Recorded information:
----------------------------------------

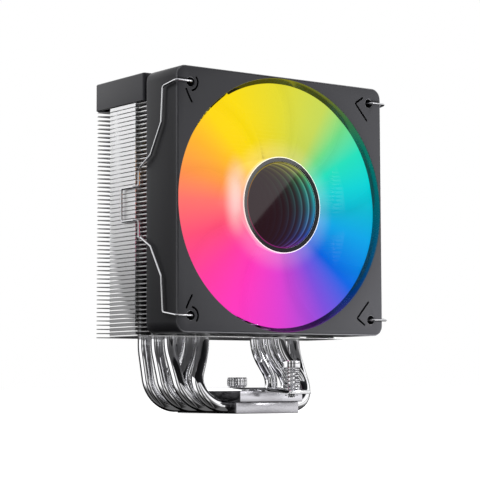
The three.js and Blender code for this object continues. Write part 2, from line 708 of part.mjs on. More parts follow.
function fanGroup() {
  const group = new THREE.Group();
  group.position.set(0, FAN.frontY, FAN.centreZ);
  group.add(piece("fan_frame", fanFrame(), BLACK_PLASTIC));
  for (const [name, x, z] of CORNERS) {
    const pad = piece(`rear_pad_${name}`, rearPad(), RUBBER);
    pad.position.set(x * FAN.hole, 0, z * FAN.hole);
    group.add(pad);
  }
  group.add(...rotorPieces(), ...statorPieces());
  return group;
}

// ---------------------------------------------------------------- the whole cooler

const cooler = new THREE.Group();
const plug = box(
  LEAD.x - PLUG.halfWidth,
  LEAD.x + PLUG.halfWidth,
  LEAD.endY - PLUG.length,
  LEAD.endY,
  LEAD.bottom - PLUG.halfHeight,
  LEAD.bottom + PLUG.halfHeight,
);
cooler.add(
  baseGroup(),
  piece("fin_stack", finStack(), ALUMINIUM),
  piece("top_cover", topCover(), COVER_PAINT),
  barGroup(),
  fanGroup(),
  piece("left_wire_clip", wireClip(-1), STEEL),
  piece("right_wire_clip", wireClip(1), STEEL),
  piece("fan_lead", fanLead(), CABLE),
  piece("fan_plug", plug, CABLE),
);

export default cooler;
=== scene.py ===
"""Looks of a 120 mm tower cooler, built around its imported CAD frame."""

import functools
import math

import bmesh
import bpy
from mathutils import Matrix, Vector
from mathutils.geometry import delaunay_2d_cdt


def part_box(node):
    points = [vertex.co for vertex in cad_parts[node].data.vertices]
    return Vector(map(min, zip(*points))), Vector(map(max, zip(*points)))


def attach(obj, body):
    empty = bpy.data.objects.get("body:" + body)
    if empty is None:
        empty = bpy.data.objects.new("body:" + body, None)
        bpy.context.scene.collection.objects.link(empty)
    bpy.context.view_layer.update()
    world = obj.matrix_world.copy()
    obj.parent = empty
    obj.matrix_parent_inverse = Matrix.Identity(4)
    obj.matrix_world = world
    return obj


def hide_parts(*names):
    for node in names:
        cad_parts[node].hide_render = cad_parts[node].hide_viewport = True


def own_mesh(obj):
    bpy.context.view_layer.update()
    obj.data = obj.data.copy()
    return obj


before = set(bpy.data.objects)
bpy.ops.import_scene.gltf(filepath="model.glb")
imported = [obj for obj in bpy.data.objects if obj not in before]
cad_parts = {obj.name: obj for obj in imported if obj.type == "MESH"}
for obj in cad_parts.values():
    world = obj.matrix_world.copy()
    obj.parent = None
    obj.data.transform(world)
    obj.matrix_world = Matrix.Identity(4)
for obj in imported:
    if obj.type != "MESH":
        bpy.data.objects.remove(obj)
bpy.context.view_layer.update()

MM = 0.001
TURN = 2 * math.pi


def box_mm(node):
    low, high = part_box(node)
    return low / MM, high / MM


# ---------------------------------------------------------------- shader helpers


def screen(red, green, blue):
    """A colour given as it shows on a screen, 0 to 255, as linear light."""

    def one(value):
        value /= 255
        return value / 12.92 if value <= 0.04045 else ((value + 0.055) / 1.055) ** 2.4

    return (one(red), one(green), one(blue), 1.0)


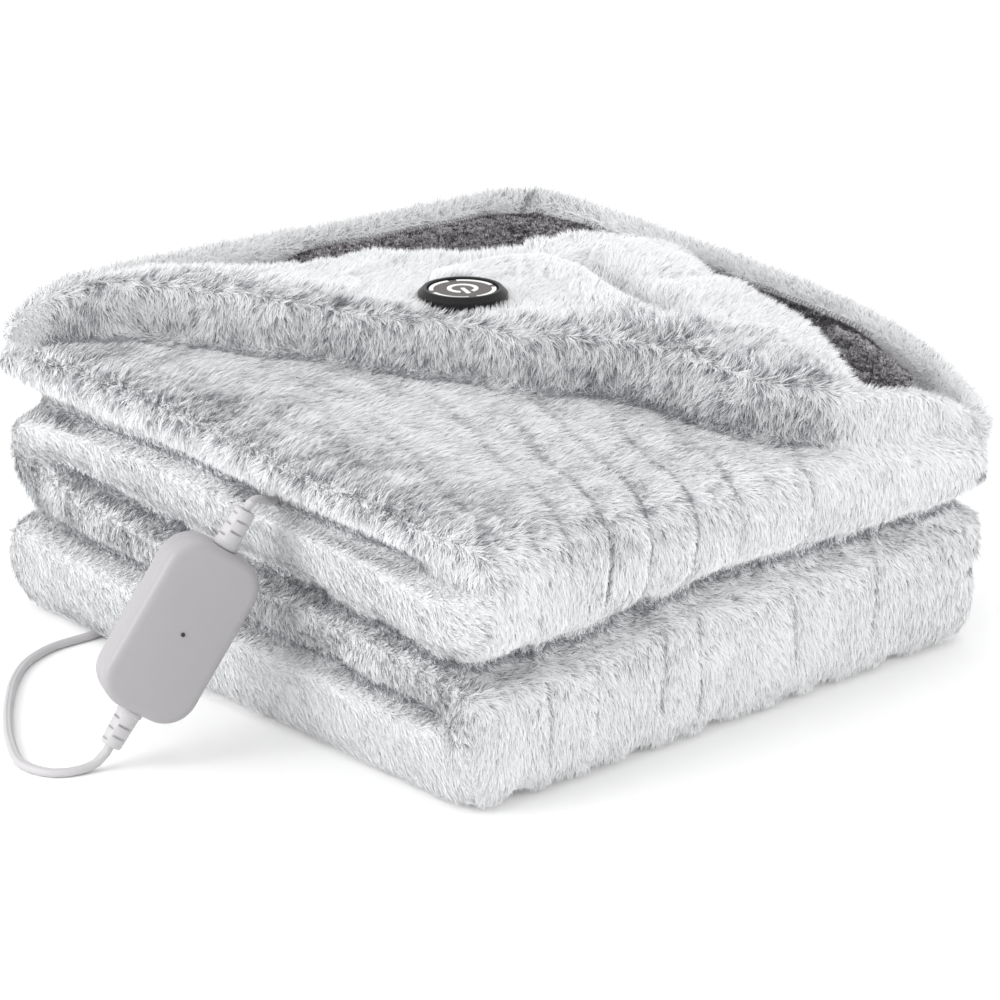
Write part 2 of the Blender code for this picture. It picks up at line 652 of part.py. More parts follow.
def cord_tube(name, path, width, resolution=2):
    data = bpy.data.curves.new(name, "CURVE")
    data.dimensions = "3D"
    data.bevel_depth = width / 2
    data.bevel_resolution = resolution
    data.use_fill_caps = True
    line = data.splines.new("POLY")
    line.points.add(len(path) - 1)
    for point, where in zip(line.points, path):
        point.co = (*where, 1.0)
    return bpy.data.objects.new(name, data)


def mesh_from_curve(curve_object, name, group):
    """A mesh of a curve's tube, welded, for use as a cutter."""
    bpy.context.view_layer.update()
    evaluated = curve_object.evaluated_get(bpy.context.evaluated_depsgraph_get())
    data = bpy.data.meshes.new_from_object(evaluated)
    shape = bmesh.new()
    shape.from_mesh(data)
    bmesh.ops.remove_doubles(shape, verts=shape.verts, dist=0.00001)
    bmesh.ops.recalc_face_normals(shape, faces=shape.faces)
    shape.to_mesh(data)
    shape.free()
    made = bpy.data.objects.new(name, data)
    bpy.data.objects.remove(curve_object, do_unlink=True)
    return place(made, group, None)


def axis_matrix(origin, along, side=Vector((0, 0, 1))):
    """A frame at a point, with its z along one direction and its y as near as can be to another."""
    z_axis = Vector(along).normalized()
    x_axis = side.cross(z_axis).normalized()
    y_axis = z_axis.cross(x_axis)
    turn = Matrix((x_axis, y_axis, z_axis)).transposed().to_4x4()
    return Matrix.Translation(origin) @ turn


# ---------------------------------------------------------------- pieces
def relief_profile():
    """A strain relief from its root at z = 0 to its tip: a collar, then a tapering sleeve."""
    return ((0.0, RELIEF_LENGTH), (RELIEF_TIP - RELIEF_SOFT, RELIEF_LENGTH),
            (RELIEF_TIP, RELIEF_LENGTH - RELIEF_SOFT), (RELIEF_ROOT - RELIEF_STEP, RELIEF_COLLAR),
            (RELIEF_ROOT, RELIEF_COLLAR - RELIEF_SOFT), (RELIEF_ROOT, 0.0), (0.0, 0.0))


def box_matrix():
    width = BOX_LONG.cross(BOX_FACE).normalized()
    face = width.cross(BOX_LONG)
    turn = Matrix((width, BOX_LONG, face)).transposed().to_4x4()
    return Matrix.Translation(BOX_CENTRE) @ turn


def controller(parts):
    frame = box_matrix()
    place(rounded_box("controller_box", BOX_SIZE, BOX_CORNER, BOX_EDGE), parts, "grey plastic", frame)
    half_long = BOX_SIZE[1] / 2
    seat = frame @ Matrix.Translation((0, 0, BOX_SIZE[2] / 2 + PIECE_GAP))
    dot = turned("controller_indicator", ((0.0, INDICATOR_HEIGHT), (INDICATOR_RADIUS, INDICATOR_HEIGHT),
                                          (INDICATOR_RADIUS, 0.0), (0.0, 0.0)), 16)
    place(dot, parts, "indicator", seat)
    ends = {}
    for name, direction in (("relief_to_blanket", 1), ("relief_to_mains", -1)):
        root = BOX_CENTRE + BOX_LONG * direction * (half_long + PIECE_GAP)
        relief = turned(name, relief_profile(), 20)
        place(relief, parts, "pale plastic", axis_matrix(root, BOX_LONG * direction))
        ends[name] = root + BOX_LONG * direction * (RELIEF_LENGTH + PIECE_GAP)
    return ends


def short_lead(parts, start):
    straight = start + BOX_LONG * STRAIGHT_OUT
    crown = (start + SEAM_ENTRY) / 2 + Vector((0, 0, LEAD_ARCH))
    path = smooth_route((start, straight, crown, SEAM_ENTRY, SEAM_ENTRY + SEAM_INWARD), LEAD_STEP)
    place(cord_tube("short_lead", path, LEAD_WIDTH), parts, "pale plastic")
    return path


def coil_tangent():
    """Distance along the cord from the coil's middle at which a straight end clears the bundle."""
    outer = COIL_MEAN + COIL_BUNDLE[0] / 2 + PIECE_GAP
    inner_edge = COIL_MEAN - CORD_WIDTH / 2
    return math.sqrt(outer ** 2 - inner_edge ** 2)


def mains_cord(parts, start):
    clear = coil_tangent()
    line_y = COIL_CENTRE[1] - COIL_MEAN
    start_bend = start - BOX_LONG * STRAIGHT_OUT
    route = (start, start_bend) + LOOP_ROUTE + ((COIL_CENTRE[0] - clear, line_y, FLOOR),)
    path = smooth_route(route, CORD_STEP)
    place(cord_tube("mains_cord", path, CORD_WIDTH), parts, "pale plastic")
    heading = Vector((math.cos(math.radians(PLUG_HEADING)), math.sin(math.radians(PLUG_HEADING)), 0.0))
    tail = ((COIL_CENTRE[0] + clear, line_y, FLOOR),) + TAIL_ROUTE + (PLUG_FRONT - heading * PIECE_GAP,)
    place(cord_tube("cord_tail", smooth_route(tail, CORD_STEP), CORD_WIDTH), parts, "pale plastic")
    return path, heading


def cord_coil(parts):
    wide, high = COIL_BUNDLE
    inner, outer = COIL_MEAN - wide / 2, COIL_MEAN + wide / 2
    soft = COIL_SOFT
    profile = ((outer - soft, high), (outer, high - soft), (outer, soft), (outer - soft, 0.0),
               (inner + soft, 0.0), (inner, soft), (inner, high - soft), (inner + soft, high))
    where = Matrix.Translation((*COIL_CENTRE, COIL_LIFT))
    place(turned("cord_coil", profile, 32), parts, "pale plastic", where)


def coil_tie(parts):
    """A flat strap round the bundle, on the coil's far side."""
    wide, high = COIL_BUNDLE
    clear = 2 * PIECE_GAP
    # The bundle curves a little within the strap's width, so the strap is wider than the bundle by this.
    bow = COIL_MEAN - math.sqrt(COIL_MEAN ** 2 - TIE_WIDTH ** 2 / 4) + TIE_EASE
    hole = (wide + 2 * clear + 2 * bow, high + 2 * clear)
    outer = (hole[0] + 2 * TIE_STRAP, hole[1] + 2 * TIE_STRAP)
    shape = bmesh.new()
    loops = []
    for width, height in (outer, hole):
        points = ((width / 2, height / 2), (-width / 2, height / 2), (-width / 2, -height / 2),
                  (width / 2, -height / 2))
        loops.append([[shape.verts.new((side * TIE_WIDTH / 2, y, z)) for y, z in points] for side in (-1, 1)])
    for k in range(4):
        n = (k + 1) % 4
        for near, far in loops:
            shape.faces.new((near[k], near[n], far[n], far[k]))
        for side in (0, 1):
            shape.faces.new((loops[0][side][k], loops[0][side][n], loops[1][side][n], loops[1][side][k]))
    strap = object_from_bmesh("coil_tie", shape)
    middle = (COIL_CENTRE[0], COIL_CENTRE[1] + COIL_MEAN, COIL_LIFT + high / 2)
    place(strap, parts, "pale plastic", Matrix.Translation(middle))


def plug(parts, heading):
    frame = axis_matrix(PLUG_FRONT, heading)
    relief = turned("plug_relief", ((0.0, PLUG_RELIEF), (PLUG_RELIEF_ROOT, PLUG_RELIEF),
                                    (PLUG_RELIEF_TIP, 0.0), (0.0, 0.0)), 20)
    place(relief, parts, "pale plastic", frame)
    long, across, high = PLUG_SIZE
    body_middle = PLUG_RELIEF + PIECE_GAP + long / 2
    body = rounded_box("plug_body", (across, high, long), PLUG_CORNER, PLUG_EDGE)
    place(body, parts, "pale plastic", frame @ Matrix.Translation((0, 0, body_middle)))
    blade_middle = body_middle + long / 2 + PIECE_GAP + BLADE_SIZE[0] / 2
    for name, side in (("plug_blade_left", -1), ("plug_blade_right", 1)):
        shape = bmesh.new()
        bmesh.ops.create_cube(shape, size=1.0)
        bmesh.ops.scale(shape, vec=(BLADE_SIZE[1], BLADE_SIZE[2], BLADE_SIZE[0]), verts=shape.verts)
        blade = object_from_bmesh(name, shape)
        offset = Matrix.Translation((side * BLADE_SPACING / 2, 0, blade_middle))
        place(blade, parts, "plated brass", frame @ offset)


def button(parts):
    outer, face = BUTTON_RADIUS, BUTTON_FACE_RADIUS
    seat = Matrix.Translation((*BUTTON_PLACE, BUTTON_SEAT + PIECE_GAP))
    floor, soft, bevel = BUTTON_FLOOR, BUTTON_SOFT, BUTTON_BEVEL
    rim = ((outer - bevel, BUTTON_HEIGHT), (outer, BUTTON_HEIGHT - bevel), (outer, 0.0), (0.0, 0.0))
    cup = ((0.0, floor), (face + PIECE_GAP, floor), (face + PIECE_GAP, BUTTON_HEIGHT - soft),
           (face + PIECE_GAP + soft, BUTTON_HEIGHT)) + rim
    place(turned("button_rim", cup, 48), parts, "black rim", seat)
    top = BUTTON_HEIGHT - BUTTON_FACE_DROP
    disc = ((0.0, top + BUTTON_CROWN), (face - soft, top), (face, top - soft),
            (face, floor + PIECE_GAP), (0.0, floor + PIECE_GAP))
    place(turned("button_face", disc, 48), parts, "button face", seat)


def seat_cutter(cutters):
    """The flat seat for the button, pressed into the upper ply."""
    radius = BUTTON_RADIUS + SEAT_CLEAR
    shape = bmesh.new()
    bmesh.ops.create_cone(shape, cap_ends=True, segments=48, radius1=radius, radius2=radius, depth=SEAT_CUT)
    tool = object_from_bmesh("button seat", shape)
    mark_cutter(tool)
    return place(tool, cutters, None, Matrix.Translation((*BUTTON_PLACE, BUTTON_SEAT + SEAT_CUT / 2)))


def dent_cutter(cutters, name, path, radius):
    """A round dent along a cord, where the cloth lies over it or closes round it."""
    tool = mesh_from_curve(cord_tube("guide", path, 2 * radius, 2), name, cutters)
    mark_cutter(tool)
    return tool


def build():
    parts = new_collection("electric heated blanket")
    cutters = new_collection("cutters")
    parts.objects.link(CORNER_FRAME)
    CORNER_FRAME.location = (-MIDDLE[0], -MIDDLE[1], 0.0)

    blanket = place(folded_stack(), parts, "pale fur")
    corner = place(turned_corner(), cutters, None)
    mark_cutter(corner)
    place(velvet_reverse(), parts, "dark velvet")
    button(parts)
    ends = controller(parts)
    lead_path = short_lead(parts, ends["relief_to_blanket"])
    cord_path, heading = mains_cord(parts, ends["relief_to_mains"])
    cord_coil(parts)
    coil_tie(parts)
    plug(parts, heading)

    add_boolean(blanket, corner, "UNION")
    add_boolean(blanket, seat_cutter(cutters), "DIFFERENCE")
    under = [point for point in cord_path if -DENT_RUN_OUT < point.x and point.y < SIDE + DENT_RUN_OUT]
    add_boolean(blanket, dent_cutter(cutters, "cord dent", under, GROOVE_RADIUS), "DIFFERENCE")
    entry = [point for point in lead_path if point.x > -ENTRY_RUN_OUT]
    entry.append(entry[-1] + SEAM_INWARD.normalized() * SEAM_CLEAR)
    seam = dent_cutter(cutters, "seam entry", entry, LEAD_WIDTH / 2 + SEAM_CLEAR)
    add_boolean(blanket, seam, "DIFFERENCE")


clear_scene()
CORNER_FRAME = bpy.data.objects.new("corner_frame", None)
build()
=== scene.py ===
"""Electric heated blanket, folded into a stack with one corner turned back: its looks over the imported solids.

Everything is in metres, in the model's own frame: x runs along the stack's side where the folded edges
show, y along the side where the layers' ends show, both away from the near corner, and z runs up from the
surface that it lies on.
"""
import math
from collections import namedtuple

import bmesh
import bpy
import numpy as np
from mathutils import Matrix, Vector
from mathutils.bvhtree import BVHTree
from mathutils.kdtree import KDTree


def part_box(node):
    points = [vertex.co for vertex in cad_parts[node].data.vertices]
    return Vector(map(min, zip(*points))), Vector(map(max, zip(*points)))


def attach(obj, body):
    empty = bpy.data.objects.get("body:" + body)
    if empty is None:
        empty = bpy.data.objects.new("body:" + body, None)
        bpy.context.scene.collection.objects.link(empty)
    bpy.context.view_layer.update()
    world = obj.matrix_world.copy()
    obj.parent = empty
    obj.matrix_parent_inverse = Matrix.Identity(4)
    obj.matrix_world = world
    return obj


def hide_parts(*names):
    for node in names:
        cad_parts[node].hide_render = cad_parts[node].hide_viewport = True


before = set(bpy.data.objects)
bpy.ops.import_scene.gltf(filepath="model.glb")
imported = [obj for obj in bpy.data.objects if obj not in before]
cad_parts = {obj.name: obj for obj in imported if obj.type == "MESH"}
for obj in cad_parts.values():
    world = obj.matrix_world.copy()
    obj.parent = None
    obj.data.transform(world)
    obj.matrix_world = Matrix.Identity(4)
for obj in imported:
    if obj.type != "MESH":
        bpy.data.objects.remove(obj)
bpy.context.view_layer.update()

SEED = 20241
UP = Vector((0, 0, 1))
WELD = 0.00001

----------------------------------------

What to produce:
Print exactly the lines from the beginning of the entries through the line with "the whole cooler". Output nothing more.

Exercise response:
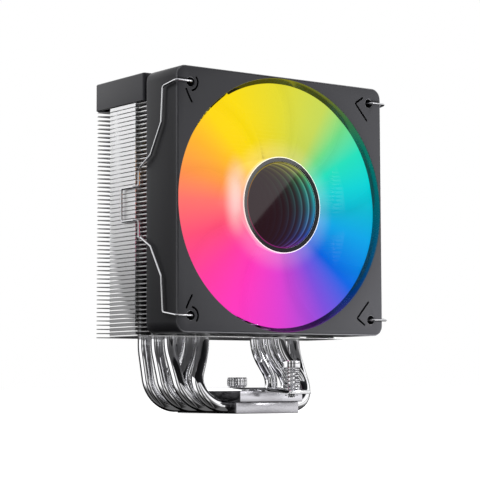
The three.js and Blender code for this object continues. Write part 2, from line 708 of part.mjs on. More parts follow.
function fanGroup() {
  const group = new THREE.Group();
  group.position.set(0, FAN.frontY, FAN.centreZ);
  group.add(piece("fan_frame", fanFrame(), BLACK_PLASTIC));
  for (const [name, x, z] of CORNERS) {
    const pad = piece(`rear_pad_${name}`, rearPad(), RUBBER);
    pad.position.set(x * FAN.hole, 0, z * FAN.hole);
    group.add(pad);
  }
  group.add(...rotorPieces(), ...statorPieces());
  return group;
}

// ---------------------------------------------------------------- the whole cooler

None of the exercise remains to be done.